I've seen a lot of reverence for Barefoot speakers around here. At $699/speaker, anyone jumping on these?









Speakers - Output







output.com


----------



## Gerhard Westphalen (Jan 15, 2020)

I don't have faith in it. Plugin company who is now selling furniture will now sell speakers? Designed by another company? In a way that bears no resemblance to all of the other speakers they build? If Barefoot wanted to release a hifi speaker like this they could've on their own. Puzzle just doesn't fit together in a way that I want anything to do with.


----------



## Gerhard Westphalen (Jan 16, 2020)

gst98 said:


> They don't resemble barefoots? yeah of course, it's not a barefoot product, it's an Output product which has the design language of their line up.


I don't mean in terms of appearance. I mean in terms of the fact that it's ported and coaxial. Completely different from any Barefoot. I'm sure they can design a decent speakers about as well as any other speaker company would be able to but it bears no resemblance to the speakers they actually build. It's essentially just for the name. It's not like "here's a more affordable version of our speakers but with a nicer appearance designed by Output."

I'm sure they'll sound fine and sell countless.


----------



## EvilDragon (Jan 19, 2020)

Gerhard Westphalen said:


> but it bears no resemblance to the speakers they actually build.



I don't see this as an issue at all. Speaker design is just physics, competent engineers can design a great speaker be it ported or not, coaxial or not. Barefoot has a great track record, so I'm actually really interested what they managed to do considering the bullet points they were asked to design against: restricted price point, ported, coaxial. I for one appreciate coaxial design more than the standard 2/3-way speaker with offset cones... You get better stereo image, and all frequencies come at you from the same direction, which is more natural.


----------



## Greg (Jan 19, 2020)

Didn't get to hear them at Namm but Output is an amazing company and I think its just incredible how fast they are still growing


----------



## Gerhard Westphalen (Jan 19, 2020)

EvilDragon said:


> I don't see this as an issue at all.

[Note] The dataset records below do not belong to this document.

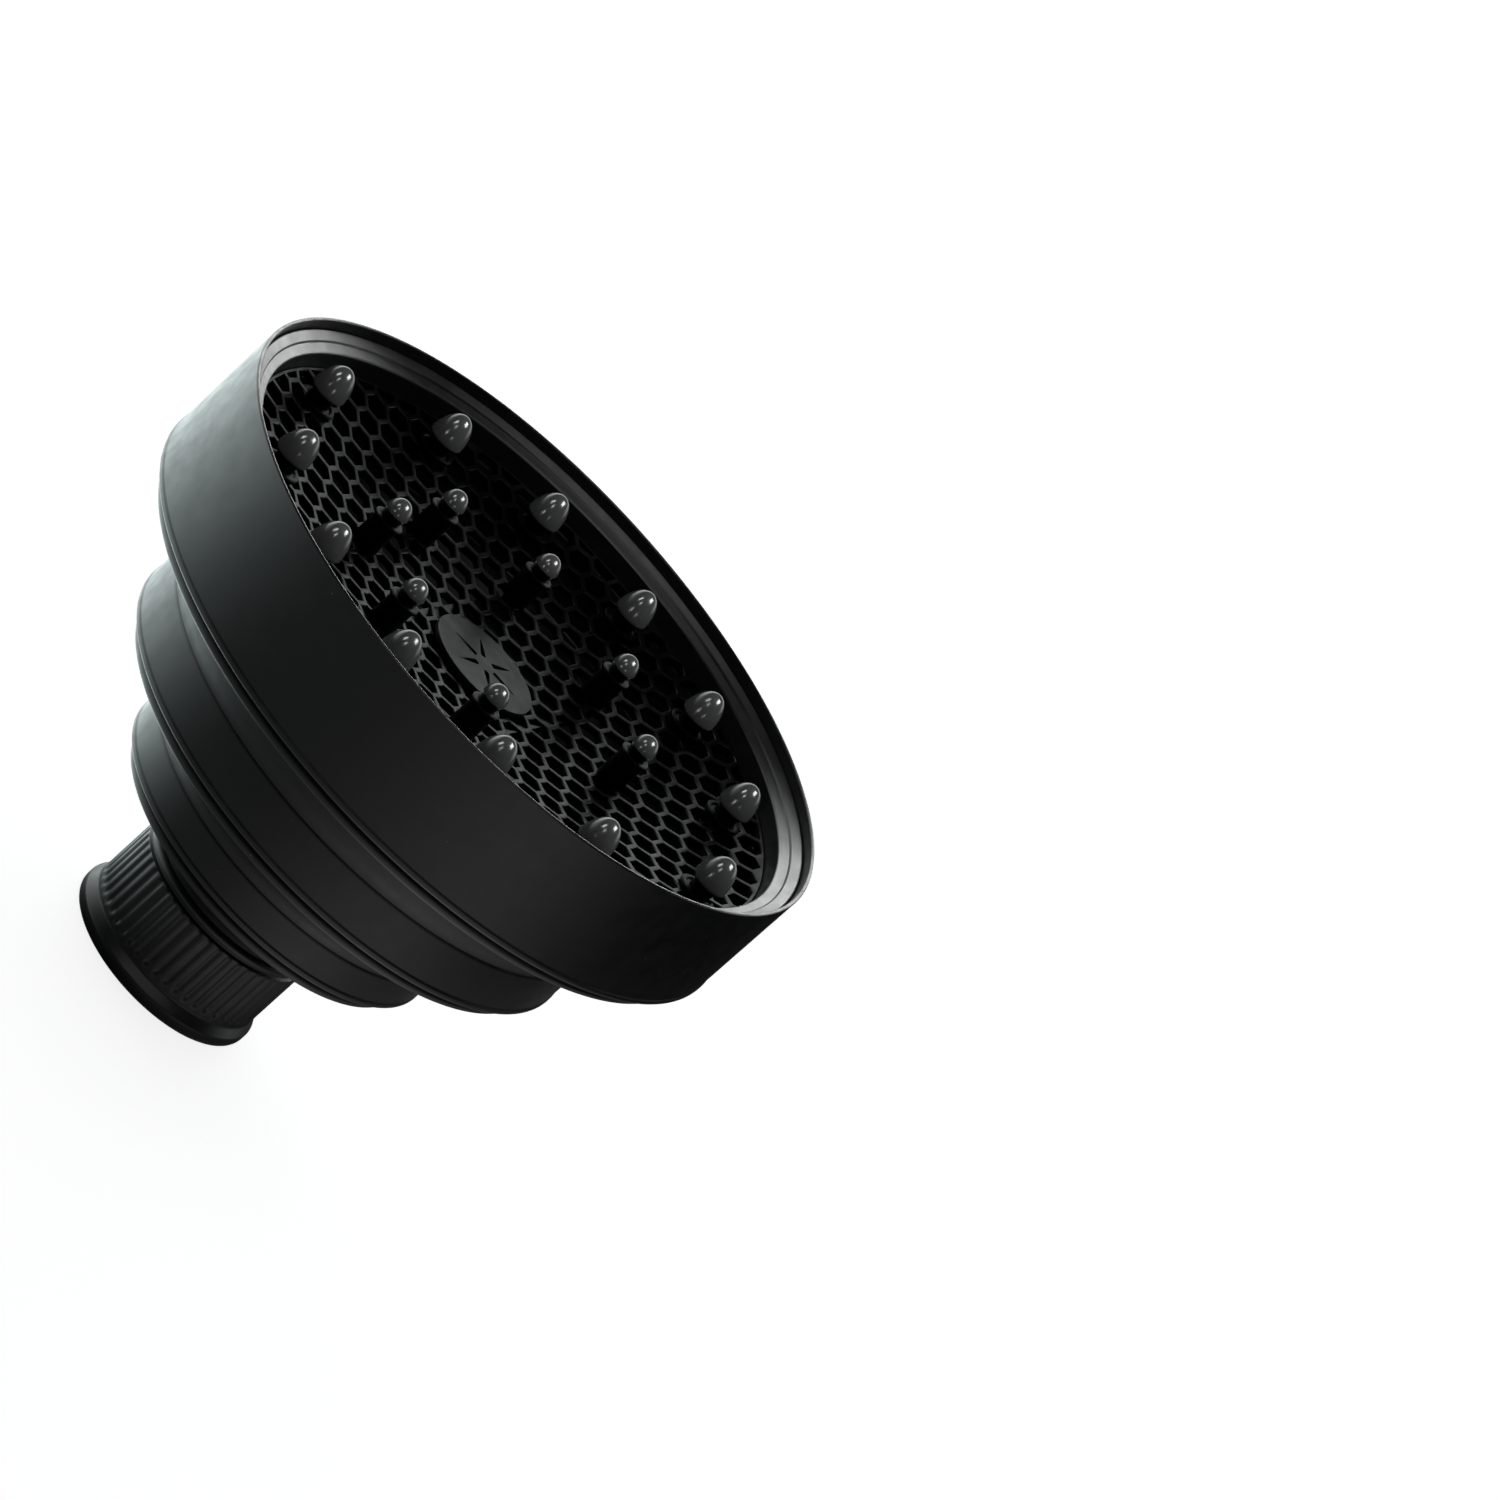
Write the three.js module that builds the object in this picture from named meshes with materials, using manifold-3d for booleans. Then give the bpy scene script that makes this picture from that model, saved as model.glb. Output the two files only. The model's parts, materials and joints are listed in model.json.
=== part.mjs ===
// Collapsible hair dryer diffuser: a soft body of telescoping rings, a dished honeycomb
// grille and two rows of bristle fingers with soft tips.
// Millimetres, +Z up. The mouth that grips the dryer stands on z = 0 and the open rim faces up.
import * as THREE from "three";
import { mergeVertices } from "three/addons/utils/BufferGeometryUtils.js";
import Module from "manifold-3d";

// ---------------------------------------------------------------- driving dimensions
const GAP = 0.3;                 // air between pieces that touch
const RING_SEGMENTS = 40;
const FINGER_SEGMENTS = 8;

const RIM_Z = 117.5;             // rim plane above the mouth
const RIM_R = 80;
const WALL = 2.4;                // soft wall of every ring

// Each ring: outer radius, back edge, top of its wall.
const FRONT = { radius: RIM_R, back: 84, top: RIM_Z };
const MIDDLE = { radius: 61, back: 56, top: 73.5 };
const SMALL = { radius: 42, back: 33.5, top: 47.5 };
const EDGE_DROP = 3.6;           // wall edge above the back bead
const BEAD_OUT = 2.4;            // bead's outside, in from the wall
const BEAD_IN = 7.6;             // bead's inside, in from the wall
const SHOULDER = 2;              // rounding at the top of a ring

const COLLAR_TOP = 24.5;
const COLLAR_R = 22.7;           // crest of the grip ribs
const RIB_DEPTH = 0.6;
const RIB_COUNT = 50;
const RIB_FROM = 6.8;
const RIB_TO = 21.6;
const MOUTH_BEAD_R = 24.1;
const BORE_R = 20.5;
const WEB_WALL = 1.6;

const GRILLE_R = 73.7;
const GRILLE_THICK = 1.8;
const GRILLE_DEPTH = 18.8;       // rim plane down to the middle of the dish
const DISH_RISE = 11.36;         // what the dish would climb out to the rim's radius
const CELL_PITCH = 11;
const CELL_WEB = 1.6;
const CELL_TURN = THREE.MathUtils.degToRad(-16.7);
const BOSS_R = 5;                // flat landing under each finger
const BOSS_RISE = 1.4;           // landing above the dish at the finger's middle
const BOSS_DROP = 1.1;           // and below its underside

const DISC_R = 13.4;
const DISC_THICK = 1;
const DEFLECTOR_REACH = 40;      // baffle bar's half length
const DEFLECTOR_HALF = 16.5;     // and half width
const DEFLECTOR_THICK = 1.2;

const TAU = 2 * Math.PI;
const degrees = THREE.MathUtils.degToRad;

// ---------------------------------------------------------------- colours
const silicone = { color: 0x1d1e1e, roughness: 0.52, metalness: 0 };
const webSilicone = { color: 0x232525, roughness: 0.55, metalness: 0 };
const grillePlastic = { color: 0x2a2b2b, roughness: 0.42, metalness: 0 };
const discPlastic = { color: 0x3a3b3b, roughness: 0.5, metalness: 0 };
const stemPlastic = { color: 0x141414, roughness: 0.4, metalness: 0 };
const tipRubber = { color: 0x2f302f, roughness: 0.28, metalness: 0 };

const diffuser = new THREE.Group();

function place(name, geometry, look, x = 0, y = 0, z = 0) {
  const mesh = new THREE.Mesh(geometry, new THREE.MeshStandardMaterial(look));
  mesh.name = name;
  mesh.position.set(x, y, z);
  diffuser.add(mesh);
}

// A closed profile of [radius, height] points, turned about Z.
// It runs along the base outwards, up the outside and back in over the top.
function turned(profile, segments = RING_SEGMENTS) {
  const points = profile.map(([radius, height]) => new THREE.Vector2(radius, height));
  if (profile[0][0] > 0) points.push(points[0].clone());
  const geometry = new THREE.LatheGeometry(points, segments);
  geometry.rotateX(Math.PI / 2);
  return geometry;
}

// Points on an arc in the profile plane, angles in degrees.
function arc(radius, height, size, from, to, steps = 3) {
  return Array.from({ length: steps + 1 }, (_, step) => {
    const angle = degrees(from + ((to - from) * step) / steps);
    return [radius + size * Math.cos(angle), height + size * Math.sin(angle)];
  });
}

// ---------------------------------------------------------------- soft body
// Back edge that all rings share: a bead, a fine groove, then the rounded foot of the wall.
function backEdge({ radius, back }) {
  const beadSize = 1.5;
  return [
    [radius - BEAD_IN, back + 3],
    ...arc(radius - BEAD_IN + 1, back + 1, 1, 180, 270, 2),
    ...arc(radius - BEAD_OUT - beadSize, back + beadSize, beadSize, 270, 360, 2),
    [radius - 1.9, back + 3.2],
    ...arc(radius - 0.9, back + EDGE_DROP + 0.9, 0.9, 270, 360, 2),
  ];
}

function steppedRing(ring) {
  const inner = ring.radius - WALL;
  return turned([
    ...backEdge(ring),
    ...arc(ring.radius - SHOULDER, ring.top - SHOULDER, SHOULDER, 0, 90, 2),
    [inner, ring.top],
    [inner, ring.back + 5.2],
    [ring.radius - BEAD_IN, ring.back + 3.8],
  ]);
}

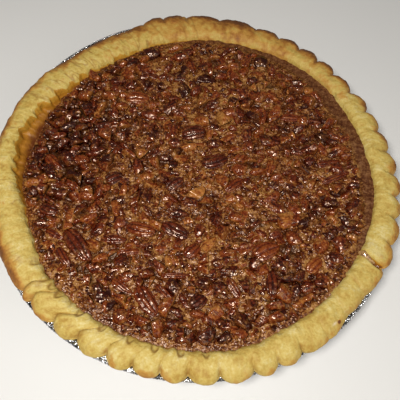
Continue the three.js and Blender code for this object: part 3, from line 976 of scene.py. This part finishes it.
def make_custard():
    """The set custard, lumpy between the nuts and smooth along its edge."""
    bottom = FLOOR_TOP + GAP
    below = [(0, bottom), (FLOOR_RADIUS - GAP, bottom), (FILLING_REACH, WALL_TOP)]
    top = [(FILLING_REACH * ring / CUSTARD_RINGS, FILLING_LEVEL) for ring in range(CUSTARD_RINGS, -1, -1)]
    bm, place = lathe([*below, *top], CUSTARD_STEPS)
    bare = bm.verts.layers.float.new("bare")
    edges = [filling_edge(360 * step / CUSTARD_STEPS) + EDGE_TUCK for step in range(CUSTARD_STEPS)]
    for vert in bm.verts:
        index = vert[place]
        if index < 2:
            continue
        turn = math.atan2(vert.co.y, vert.co.x)
        azimuth = math.degrees(turn)
        edge = nearest(edges, azimuth)
        ring = CUSTARD_RINGS + len(below) - index
        radius = around(WALL_RADIUS, azimuth) - GAP if index == 2 else edge * ring / CUSTARD_RINGS
        vert.co.xy = polar(radius, turn)
        if index > 2:
            band = edge - EDGE_TUCK - bare_band(azimuth)
            lumpy = 1 - 0.9 * ramp(radius, band - 3, band)
            flat = Vector((vert.co.x, vert.co.y, 0))
            bareness = max(EDGE_BARENESS, ramp(bare_band(azimuth), 0.4, 2.5))
            vert[bare] = ramp(radius + 2 * rough(flat, 8), band - 2, band + 2) * bareness
            vert.co.z = surface_height(vert.co.x, vert.co.y) + lerp(0.3, FOAM_RISE, lumpy)
            vert.co.z += lumpy * (1.1 * rough(flat, 5.5) + 0.5 * rough(flat, 1.9, 2))
            vert.co.z += (1 - lumpy) * 0.3 * rough(flat, 7)
    return finished(bm, "set_custard", set_custard(), "filling", "filling")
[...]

Speaker design is just physics, competent engineers can design a great speaker be it ported or not, coaxial or not. Barefoot has a great track record, so I'm actually really interested what they managed to do considering the bullet points they were asked to design against: restricted price point, ported, coaxial. I for one appreciate coaxial design more than the standard 2/3-way speaker with offset cones... You get better stereo image, and all frequencies come at you from the same direction, which is more natural.


Yes competent engineers should be able to work with different designs and have certain preferences but most companies that build only one kind of speaker tend to claim that that's the only way to go and everything else is unusable. Very few will admit that what they do is just as flawed as other approaches. Some things obviously work better than others but there are still many perfectly valid approaches.


----------



## Minko (Feb 23, 2020)

Although I have Barefoot in high regard.
Let's listen to them first. As with all speakers.


----------